Finding out whether road or rail is the most eco-friendly mode of travel is more difficult when trying to make a comparison passenger-for-passenger, however. There are so many factors for businesses to consider: from fuel type and speed to occupancy rate and load.

“If the train is going anyway, and you’re trying to decide which to use [road or rail], it obviously makes sense to take the train,” says Roger Kemp, former UK technical and safety director for Alstom Transport, manufacturer of TGV and Eurostar. “The additional energy consumption and emissions from you getting on are absolutely insignificant.”

But if the train is powered by diesel, with refined crude oil as its primary fuel source, and you have the option of using a hybrid electricity powered vehicle instead, then the equation may change, suggests Kemp, who has studied how, over some distances, many trains perform badly in comparison to cars.

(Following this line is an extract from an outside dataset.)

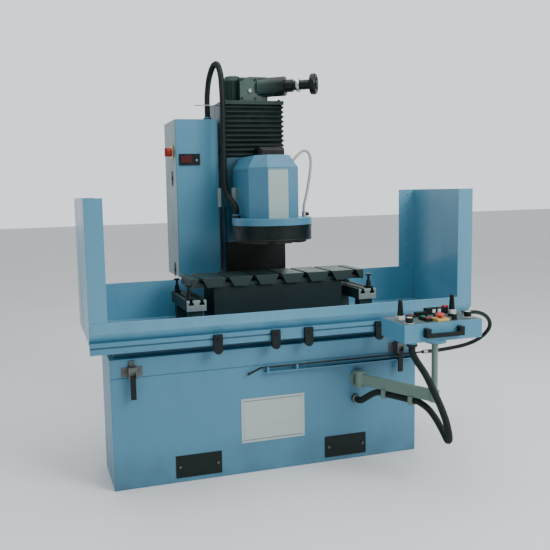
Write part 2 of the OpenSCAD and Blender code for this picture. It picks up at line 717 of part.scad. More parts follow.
// Hinged side door of the cabinet with the yellow plate of the main switch.
switch_y = 455;
switch_z = 1793;
module cabinet_door() color(paint) difference() {
  union() {
    block([cab_x0, cab_y0 + 1, cab_z0 + 1], [cab_x0 + door_t, cab_y0 + cab_d - 1, cab_top - 1]);
    block([cab_x0 - 3, switch_y - 42, switch_z - 42], [cab_x0, switch_y + 42, switch_z + 42]);
  }
  rod_x([cab_x0 - 4, switch_y, switch_z], 8 + fit, door_t + 5);
}

// Quarter-turn locks of the door.
module door_locks() color(dark) for (z = [1061, 1633])
  rod_x([cab_x0 - 6, 465, z], 13, 6);

// Rotary main switch on the door.
module main_switch() color([0.75, 0.12, 0.10]) {
  rod_x([cab_x0 - 34, switch_y, switch_z], 26, 30);
  block([cab_x0 - 46, switch_y - 8, switch_z - 26], [cab_x0 - 30, switch_y + 8, switch_z + 26]);
  rod_x([cab_x0 - 10, switch_y, switch_z], 8, 10 + door_t - 1);
}

// Panel meter on the cabinet's front.
module panel_meter() color(dark)
  block([-462, cab_y0 - 8, 1709], [-332, cab_y0, 1777]);

// ---- control arm and box -------------------------------------------------

pin_r = 12;
hub_r = 28;
hub_z = [445, 505];
lug_t = 14;
base_gland = [382, 355];
gland_l = 24;
// Wall bracket of the arm with its pivot pin, and the conduit's base gland.
module arm_bracket() color(beige) {
  difference() {
    union() {
      rod_y([pivot[0], base_y0 - 8, pivot[2]], 46, 8);
      for (z = [hub_z[0] - lug_t - slip, hub_z[1] + slip]) {
        translate([pivot[0], pivot[1], z]) cylinder(r = hub_r, h = lug_t);
        block([pivot[0] - hub_r, pivot[1], z], [pivot[0] + hub_r, base_y0 - 7, z + lug_t]);
      }
    }
  }
  translate([pivot[0], pivot[1], hub_z[0] - lug_t - 4]) cylinder(r = pin_r, h = hub_z[1] - hub_z[0] + 2 * lug_t + 8);
  rod_y([base_gland[0], base_y0 - gland_l, base_gland[1]], 25, gland_l);
}

arm_l = norm([post[0] - pivot[0], post[1] - pivot[1]]);
arm_a = atan2(post[1] - pivot[1], post[0] - pivot[0]);
post_top = box_z0 - 16;
spigot_r = 10;
strip_a = atan2(hose_fit[1] - post[1], hose_fit[0] - post[0]);
strip_l = norm([hose_fit[0] - post[0], hose_fit[1] - post[1]]);
// Box-section arm with its hub, the upright post and the hose bracket behind the box.
module control_arm() color(beige) {
  difference() {
    union() {
      translate([pivot[0], pivot[1], hub_z[0]]) cylinder(r = hub_r, h = hub_z[1] - hub_z[0]);
      translate([pivot[0], pivot[1], 0]) rotate([0, 0, arm_a])
        block([0, -13, hub_z[0]], [arm_l, 13, hub_z[1]]);
      translate([post[0], post[1], hub_z[0]]) cylinder(r = 25, h = hub_z[1] - hub_z[0]);
    }
    translate([pivot[0], pivot[1], 400]) cylinder(r = pin_r + fit, h = 200);
  }
  translate([post[0], post[1], hub_z[0]]) cylinder(r = post_r, h = post_top - hub_z[0]);
  translate([post[0], post[1], post_top - 8]) cylinder(r = 30, h = 8);
  translate([post[0], post[1], post_top]) cylinder(r = spigot_r, h = 14);
  translate([post[0], post[1], 0]) rotate([0, 0, strip_a]) {
    block([0, -15, post_top - 14], [strip_l + 3, 15, post_top - 8]);
    block([strip_l - 3, -15, post_top - 14], [strip_l + 3, 15, hose_fit[2] + 18]);
  }
  rod_x([hose_fit[0] - 8, hose_fit[1], hose_fit[2]], 14, 28);
  for (t = clamp_t) translate([pivot[0], pivot[1], 0]) rotate([0, 0, arm_a]) difference() {
    block([t * arm_l - 12, -24, under_z - 22], [t * arm_l + 12, 24, hub_z[0] + 1]);
    rod_x([t * arm_l - 13, 0, under_z], conduit_r + 2 * slip, 26);
  }
}

box_x1 = box_x0 + box_w;
box_y1 = box_y0 + box_d;
box_z1 = box_z0 + box_h;
wall = 3;
box_gland = [470, -745];
stick_at = [[450, -665], [790, -612]];
knob_at = [[440, -768], [700, -765], [800, -735]];
start_at = [556, -708];
stop_at = [556, -752];
estop_at = [625, -755];
stick_base = 22;
ball_r = 9;
// Sheet box with the swivel boss under it and the joystick sockets on top.
module control_box() color(paint) {
  difference() {
    block([box_x0, box_y0, box_z0], [box_x1, box_y1, box_z1]);
    block([box_x0 + wall, box_y0 + wall, box_z0 + wall], [box_x1 - wall, box_y1 - wall, box_z1 - wall]);
    translate([post[0], post[1], box_z0 - 1]) cylinder(r = spigot_r + fit, h = 6);
  }
  difference() {
    translate([post[0], post[1], post_top + slip]) cylinder(r = 56, h = box_z0 - post_top - slip);
    translate([post[0], post[1], post_top]) cylinder(r = spigot_r + fit, h = 18);
  }
  for (p = stick_at) difference() {
    translate([p[0], p[1], box_z1]) cylinder(r = 17, h = stick_base);
    translate([p[0], p[1], box_z1 + stick_base]) sphere(ball_r + slip, $fn = 32);
  }
  translate([box_gland[0], box_gland[1], box_z0 - gland_l]) cylinder(r = 25, h = gland_l);
}

handle_x = [513, 703];
bezel_h = 16;
// Bow handle, push-button bezel, stop base, displays and rear socket strip.
module box_fittings() color(dark) {
  for (x = handle_x) block([x - 12, box_y0 - 34, 800], [x + 12, box_y0, 846]);
  block([handle_x[0], box_y0 - 34, 800], [handle_x[1], box_y0 - 22, 822]);
  difference() {
    block([start_at[0] - 17, stop_at[1] - 18, box_z1], [start_at[0] + 17, start_at[1] + 18, box_z1 + bezel_h]);
    for (p = [start_at, stop_at])
      translate([p[0], p[1], box_z1 + 2]) cylinder(r = 11 + fit, h = bezel_h);
  }
  difference() {
    translate([estop_at[0], estop_at[1], box_z1]) cylinder(r = 33, h = 12);
    translate([estop_at[0], estop_at[1], box_z1 + 2]) cylinder(r = 9 + fit, h = 12);
  }
  block([560, -640, box_z1], [625, -612, box_z1 + 24]);
  block([640, -606, box_z1], [770, -576, box_z1 + 34]);
  translate([735, -680, box_z1]) cylinder(r = 14, h = 12);
}

stick_h = 76;
// A joystick: ball, stem, rubber gaiter and tapered grip.
module joystick(p) color(dark) translate([p[0], p[1], box_z1 + stick_base]) {
  sphere(ball_r, $fn = 32);
  cylinder(r = 5, h = 30);
  translate([0, 0, 12]) cylinder(r1 = 15, r2 = 11, h = stick_h - 16);
  translate([0, 0, stick_h - 4]) sphere(11, $fn = 32);
}
module joystick_left() joystick(stick_at[0]);
module joystick_right() joystick(stick_at[1]);

// A control knob on its skirt.
module knob(p, r) color(dark) translate([p[0], p[1], box_z1]) {
  cylinder(r = r + 3, h = 4);
  cylinder(r = r, h = 30);
}
module knob_left() knob(knob_at[0], 19);
module knob_mid() knob(knob_at[1], 13);
module knob_right() knob(knob_at[2], 19);

// A round push button that sinks into the bezel.
module button(p) translate([p[0], p[1], box_z1 + 8]) cylinder(r = 11, h = 13);
module start_button() color([0.05, 0.45, 0.30]) button(start_at);
module stop_button() color([0.60, 0.10, 0.08]) button(stop_at);

// Emergency stop: red mushroom head on its stem.
module estop() color([0.78, 0.10, 0.10]) translate([estop_at[0], estop_at[1], box_z1]) {
  translate([0, 0, 9]) cylinder(r = 9, h = 18);
  translate([0, 0, 20]) cylinder(r1 = 20, r2 = 25, h = 8);
  translate([0, 0, 28]) cylinder(r1 = 25, r2 = 17, h = 10);
}

clamp_t = [0.36, 0.72];
under_z = hub_z[0] - conduit_r - 3;
function along_arm(t, z) = [pivot[0] + t * (post[0] - pivot[0]), pivot[1] + t * (post[1] - pivot[1]), z];
lower_route = [[382, base_y0 - gland_l, 355], [382, -324, 355], [382, -336, 355], [386, -365, 364],
  [403, -395, 388], [424, -420, 411], along_arm(0.27, under_z), along_arm(0.36, under_z),
  along_arm(0.45, under_z), along_arm(0.6, under_z), along_arm(0.67, under_z),
  along_arm(0.74, under_z)];
upper_route = [along_arm(0.742, under_z), along_arm(0.77, under_z), along_arm(0.8, under_z),
  [582, -712, 402], [606, -740, 362], [628, -762, 312], [640, -778, 276], [644, -798, 252],
  [640, -820, 262], [630, -832, 300], [611, -832, 373], [582, -822, 455], [551, -806, 534],
  [518, -790, 610], [488, -765, 668], [474, -749, 705], [470, -745, 722], [470, -745, 736],
  [470, -745, box_z0 - gland_l]];
// Corrugated conduit from the base to the arm, held by two clips under it.
module conduit_lower() color(dark) tube(spline(lower_route, 3), conduit_r, [0.3, 0.2, 1], 10);

// The same conduit from the last clip, in a hanging loop up to the control box.
module conduit_upper() color(dark) tube(spline(upper_route, 4), conduit_r, [0.2, 1, 0.1], 10);

base_frame();
front_panel();
fork_covers();
badge_plate();
latch_plates();
latch_left();
latch_right();
lance_rest();
lance();
lance_hose();
tray();
splash_walls();
dog_rail();
dog_1();
dog_2();
dog_3();
dog_4();
carriage();
work_table();
cross_rails();
work_jacks();
traverse_motor();
traverse_screw();
column();
bellows();
feed_drive();
feed_screw();
handwheel();
head_slide();
way_cover();
cowl();
spindle_motor();
spindle_housing();
splash_plate();
wheel_guard();
spindle();
segments();
coolant_line();
tap_body();
coolant_tap();
head_conduit();
cabinet();
cabinet_door();
door_locks();
main_switch();
panel_meter();
arm_bracket();
control_arm();
control_box();
box_fittings();
conduit_lower();
conduit_upper();
joystick_left();
joystick_right();
knob_left();
knob_mid();
knob_right();
start_button();
stop_button();
estop();
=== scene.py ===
import json
import math
import bmesh
import bpy
from mathutils import Matrix, Vector

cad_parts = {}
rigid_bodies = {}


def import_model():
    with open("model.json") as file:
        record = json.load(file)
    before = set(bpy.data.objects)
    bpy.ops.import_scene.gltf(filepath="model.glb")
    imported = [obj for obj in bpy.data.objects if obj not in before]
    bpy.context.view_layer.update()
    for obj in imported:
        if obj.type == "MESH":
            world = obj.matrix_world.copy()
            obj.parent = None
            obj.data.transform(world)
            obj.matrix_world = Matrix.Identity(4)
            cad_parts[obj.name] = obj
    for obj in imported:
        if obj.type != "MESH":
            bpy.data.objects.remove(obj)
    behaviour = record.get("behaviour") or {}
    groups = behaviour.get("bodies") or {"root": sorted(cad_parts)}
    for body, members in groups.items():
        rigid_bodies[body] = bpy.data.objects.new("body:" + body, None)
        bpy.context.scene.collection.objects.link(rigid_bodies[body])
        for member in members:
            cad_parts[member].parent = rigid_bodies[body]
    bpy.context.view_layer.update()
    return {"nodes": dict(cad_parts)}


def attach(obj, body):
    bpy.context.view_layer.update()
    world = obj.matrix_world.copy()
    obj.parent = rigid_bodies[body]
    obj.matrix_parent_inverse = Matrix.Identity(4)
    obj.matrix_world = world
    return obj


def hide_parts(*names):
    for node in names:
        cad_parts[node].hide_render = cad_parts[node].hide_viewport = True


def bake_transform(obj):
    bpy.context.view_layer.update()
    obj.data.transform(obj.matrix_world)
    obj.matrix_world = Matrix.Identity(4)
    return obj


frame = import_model()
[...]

“Diesel trains are frankly not that much different to cars. If you take a current car – say a small Citroën – which generates about 100 grams of CO2 per kilometre, that works out about 70 grams per passenger on average. It’s only when you get onto the electric trains, such as the Pendolino, which is down to 50 grams of CO2 per passenger, that cars just can’t compete.”

Despite being a former rail worker, Kemp is clearly not your typical railway enthusiast. “I’m very suspicious of some people in the environmental movement who take this ‘trains good, cars bad’ attitude. It’s an Animal Farm mentality of ‘four legs good, two legs bad’.” After all, electric trains are hardly green if powered from the grid by coal-fired plants.

Are car manufacturers streets ahead in green technology?

Spurred on by ever stricter regulations, technological advances have dramatically reduced the footprint of road vehicles in the past 20 years. In 1998, most new cars in the UK emitted an average of 186 grams of carbon dioxide per passenger kilometre. By 2020, cars will be required by the European Union to emit almost half of this: no more than 95 grams.

It is no longer inconceivable that motor vehicles could one day rival electric trains, notes Kemp. “Because trains last a lot longer, those that were built in the last five years are still going to be with us for the next 20 years. Even if you introduced a super efficient train tomorrow it would be a lot of time before most trains would be using that type of technology.”

In India, one car manufacturer seeking to demonstrate the potential of new automobile technology is Mahindra Reva, based in Bangalore. In March this year it launched its new e20 electric car, a hatchback running on lithium-ion batteries.

The vehicle has a top speed of 80 kilometres an hour and a range of 100 kilometres per recharge which, when coupled with a solar power source, promises zero emissions.

With a price tag of around £9,800, the e20 remains unaffordable for most Indians. As far as Chetan Maini, Mahindra Reva’s chief executive, is concerned, however, the car nonetheless demonstrates how climate change pressures are encouraging the development of new innovations.

“For us, the advancement of battery technology leading to better range, higher speeds and also light weighting of vehicles will be the key,” he says.

Looking beyond the tailpipe

Technology is not the only factor undermining the standard argument made for rail travel. Recent studies by US researchers from the Universities of California and Arizona have found that too little attention is given to the auxiliary emissions generated by both rail and road infrastructure and supply chains.

Their argument goes that business needs to look beyond the tailpipe, so to speak, to the materials used in construction, lighting, salting and maintenance, as well as parking and even power for lighting and station escalators. Not factoring in these may give you the impression that rail is less carbon intensive than is in fact true.

“These activities have been accounted for in the past, but under different economic circumstances and they haven’t been attributed to transit,” says Mikhail Chester, assistant professor at Arizona State University. “The maintenance of infrastructure over the long run has significant environment impacts. It could even double the footprint of the mode.”

There are the other sustainability factors to consider: the greenfield sites bulldozed to make way for motorways and railway tracks and the respiratory and other ill health effects caused by pollution, not to mention social and economic impacts, such as traffic accidents.

Might rail be at risk of losing its claim to be greener than road travel? Not yet, asserts Chester, although the distance between the two may have narrowed. “As engine technology becomes more energy efficient and fuel become less carbon intensive, I think rail will maintain the edge,” he says.

“Cars are going to get greener in many different ways, through electrification and hybrid cars. But you also have advances in train technologies. We can’t forget that. Trains are not static, just like car innovation is not static.

“Even when you include, in addition to the tailpipe, the CO2 emissions from infrastructure, fuel production and the supply chain, on average rail will still have a lower carbon footprint than road travel, when comparing life-cycle to life-cycle.”